6. The insert as claimed in claim 1, wherein the foam has a compressive load deflection of 15-25 kPa.

7. The insert as claimed in claim 1, wherein the foam panel is provided with an overlayer.

8. An insert or filling for a saddle panel, the insert or filling being formed of a polyether foam.

9. The insert as claimed in claim 8, wherein the polyether foam has a density of between 80 and 140 kg/m2.

10. The insert as claimed in claim 8, wherein the foam has a compressive load deflection of 15-25 kPa.

11. The insert as claimed in claim 1, wherein the resilient plate has a stiffness equivalent to the stiffness of a 2 mm thick sheet of a material having a tensile modulus of elasticity (as measured according to DIN EN ISO 527 or ASTM D638) or a flexural modulus of elasticity (as measured according to DIN EN ISO 178 or ASTM D790) in the range of from 900 MPa to 2000 MPa.

12. A panel for a saddle, the panel comprising the saddle panel insert for a panel of a saddle as claimed in claim 1.

13. A method of using a polyether foam as an insert or filling for a panel of a saddle, the method comprising inserting or filling a panel of a saddle with a polyether foam.

14. (canceled)

15. (canceled)

16. The insert as claimed in claim 5, wherein the foam is a polyether foam, having a density of between 80 and 140 kg/m2.

17. The insert as claimed in claim 5, wherein the foam is a polyether foam, having a density of about 110 kg/m2.

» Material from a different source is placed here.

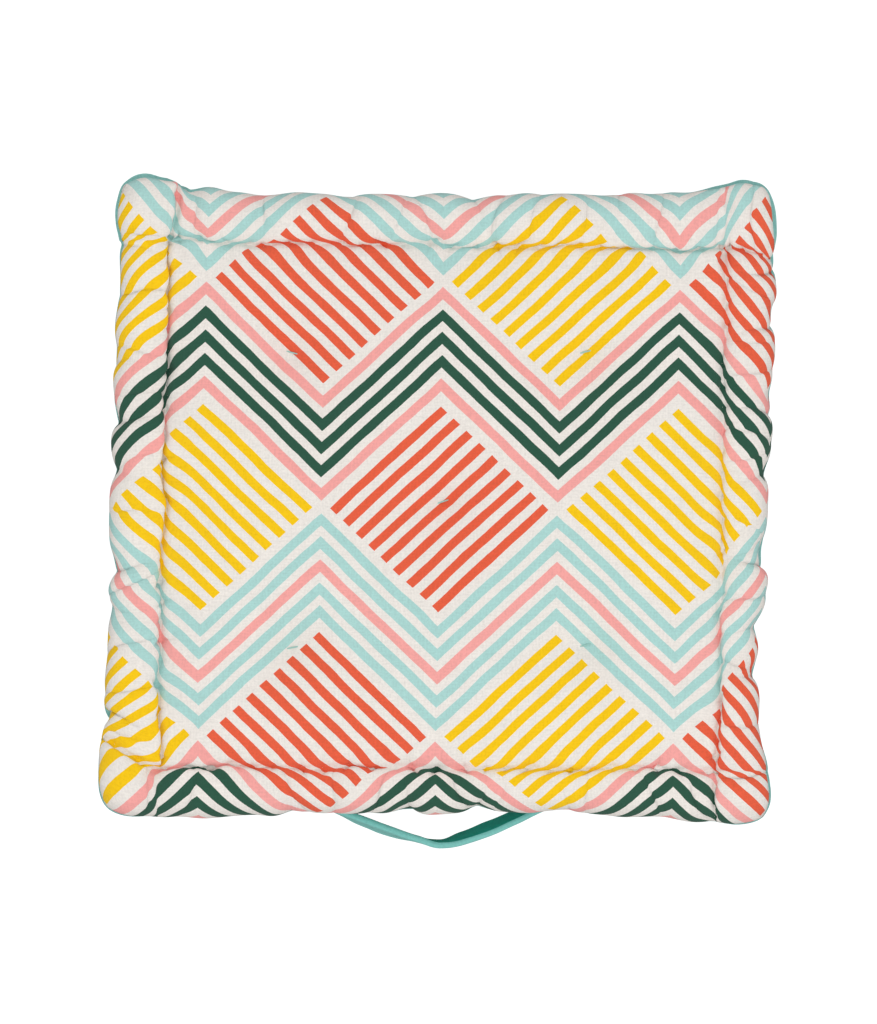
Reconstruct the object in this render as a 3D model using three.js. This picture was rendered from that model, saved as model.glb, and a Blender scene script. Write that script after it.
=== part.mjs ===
import * as THREE from 'three';

// Square box pad for a chair: printed cotton top, plain sides and back, rolled edges held by
// through-stitching, five tufts and a carry strap of the side cloth.
// Millimetres, +Z up. The pad lies on its back face and the strap is at the front, -Y.
// The origin is on the underside, at the middle of the box round the pad and its strap.
// Places in the tables are from the middle of the pad itself.

// Heights above the surface that the pad lies on
const ROLL_HALF = 15;       // half the height of a rolled edge
const UPPER_SEAM = 65;      // seam round the upper roll, at its widest
const LOWER_SEAM = 15;      // seam round the lower roll
const CROWN_RISE = 4;       // middle of the top above the crest of the roll
const FLOOR_PRESS = 2;      // depth to which the lower roll is pressed flat
const FLAT_BELOW = 0.05;    // what is lower than this lies on the floor
const BACK_GROOVE = 0.6;    // depth of the lower stitch lines, as a share of the roll

// Sizes in plan
const ROLL_WIDE = 31;       // stitch line to outline, where the side table gives no more
const PILLOW_EDGE = 17;     // width over which the filling rises inside a stitch line
const LINE_END = 9;         // length over which a stitch line fades past its last stitch
const CORNER_CUT = 0.16;    // share of a roll's width taken off at a corner of the outline
const CORNER_TURN = 5;      // how late along the roll that cut sets in
const ROLL_SQUARE = 0.8;    // below 1 the roll rises more steeply from its stitch line
const CROWN_SQUARE = 4;     // higher is a flatter crown with a steeper rim
const CREASE_BITE = 0.075;  // fullness lost for each millimetre of a crease's depth
const CREASE_MOST = 0.6;    // the most fullness that creases take
const WALL_INSET = 9.5;     // plain side wall behind the outline

// Tufts
const TUFT_REACH = 88;
const TUFT_DEEP = 9;
const TUFT_WIDE = 24;
const TUFT_PIT_DEEP = 4;
const TUFT_PIT_WIDE = 8;
const BACK_TUFT_DEEP = 6;
const BACK_TUFT_WIDE = 16;

// The strap bows out at the front, so the pad stands this far behind the middle of the whole
const PAD_SET_BACK = 6.8;

// Strap
const STRAP_HIGH = 18;
const STRAP_THICK = 3.2;
const STRAP_EDGE = 2.2;     // rounded edge of the fold
const STRAP_NOSE = 0.8;     // its blunt outer part
const STRAP_NOSE_THICK = 0.75;
const STRAP_SEAT = 0.3;     // gap between the strap's ends and the side wall
const STRAP_END = 99;       // half the length over the two sewn ends
const STRAP_LEAVES = 77;    // where the strap parts from the wall
const STRAP_HEIGHT = 40;    // middle of the strap, halfway up the side

// Divisions of the surface
const ROLL_STEPS = 6;
const NEAR_STITCH = [3, 8, 15, 25];   // lines at these distances inside each stitch line
const MIDDLE_STEPS = 22;
const STRAP_STEPS = 44;
const SEWN_ROWS = 4;

// The four corners of the stitched field, where the rolls meet
const FIELD = {
  frontLeft: new THREE.Vector2(-168, -160),
  frontRight: new THREE.Vector2(168, -162),
  backLeft: new THREE.Vector2(-162, 155),
  backRight: new THREE.Vector2(172, 150),
};
const FIELD_SPAN = 325;

// Columns: along the side, distance of the outline from the origin
const OUTLINE = {
  left: [
    [-180, 204.6], [-134, 201.6], [-98, 199], [-10, 198.6],
    [35, 197.4], [88, 195.8], [134, 192.4], [176, 195.4],
  ],
  right: [
    [-182, 201], [-135, 193.6], [-90, 194.6], [-48, 198.4],
    [-8, 198], [35, 201.6], [118, 204.4], [174, 203.6],
  ],
  front: [
    [-190, 191], [-145, 191.4], [-66, 189.4], [4, 189.6],
    [70, 188], [125, 191.2], [162, 193.6], [184, 196],
  ],
  back: [
    [-182, 196.2], [-166, 193.8], [-146, 189], [-120, 184.4],
    [20, 184], [150, 185.2], [172, 189.8], [190, 192.6],
  ],
};

// Creases that the stitching draws across the rolls.
// Columns: side, place along it, depth at the outline, width, lean along the side
const CREASES = [
  ['left', 155, 2.5, 8, 6],
  ['left', 94, 2, 8, -8],
  ['left', 56, 4, 9, -6],
  ['left', 15, 2, 8, 6],
  ['left', -34, 4, 9, -8],
  ['left', -70, 2, 8, 6],
  ['left', -145, 4, 8, 10],
  ['right', 147, 4.5, 7, 4],
  ['right', 108, 4, 9, 8],
  ['right', 66, 4, 9, -6],
  ['right', 16, 2.5, 8, 6],
  ['right', -27, 5, 9, -8],
  ['right', -79, 3, 8, 6],
  ['right', -100, 3, 8, -5],
  ['front', -90, 1.5, 9, 6],
  ['front', -23, 2.5, 9, 8],
  ['front', 31, 3, 9, -8],
  ['front', 70, 1.5, 8, 6],
  ['back', -148, 2, 8, -5],
  ['back', -60, 1.5, 9, 6],
  ['back', 24, 2, 9, -8],
  ['back', 96, 1.5, 9, 6],
];

// Each stitch line runs on through one corner to the outline and stops at the other.
// Columns: side, axis that it stands across, direction outwards, end that runs through
const STITCH_LINES = [
  ['left', 'x', -1, 1],
  ['back', 'y', 1, 1],
  ['right', 'x', 1, -1],
  ['front', 'y', -1, -1],
];

// Columns: distance in from the outline, height. From under the upper seam to above the lower
const SIDE_PROFILE = [
  [1.4, 59.5],
  [5, 54.4],
  [WALL_INSET + 1.5, 50.8],
  [WALL_INSET, 47],
  [WALL_INSET, 33],
  [WALL_INSET + 1.5, 29.2],
  [5, 25.6],
  [1.4, 20.5],
];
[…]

18. The insert as claimed in claim 6, wherein the foam has a compressive load deflection of 15-25 kPa.

19. The insert as claimed in claim 6, wherein the foam has a compressive load deflection of 19 kPa.

20. The insert as claimed in claim 9, wherein the polyether foam has a density of about 110 kg/m2.

21. The insert as claimed in claim 10, wherein the foam has a compressive load deflection of 18-20 kPa.

22. The insert as claimed in claim 11, wherein the resilient plate has a stiffness equivalent to the stiffness of a 2 mm thick sheet of a material having a tensile modulus of elasticity (as measured according to DIN EN ISO 527 or ASTM D638) or a flexural modulus of elasticity (as measured according to DIN EN ISO 178 or ASTM D790) in the range of from 1000 MPa to 1500 MPa.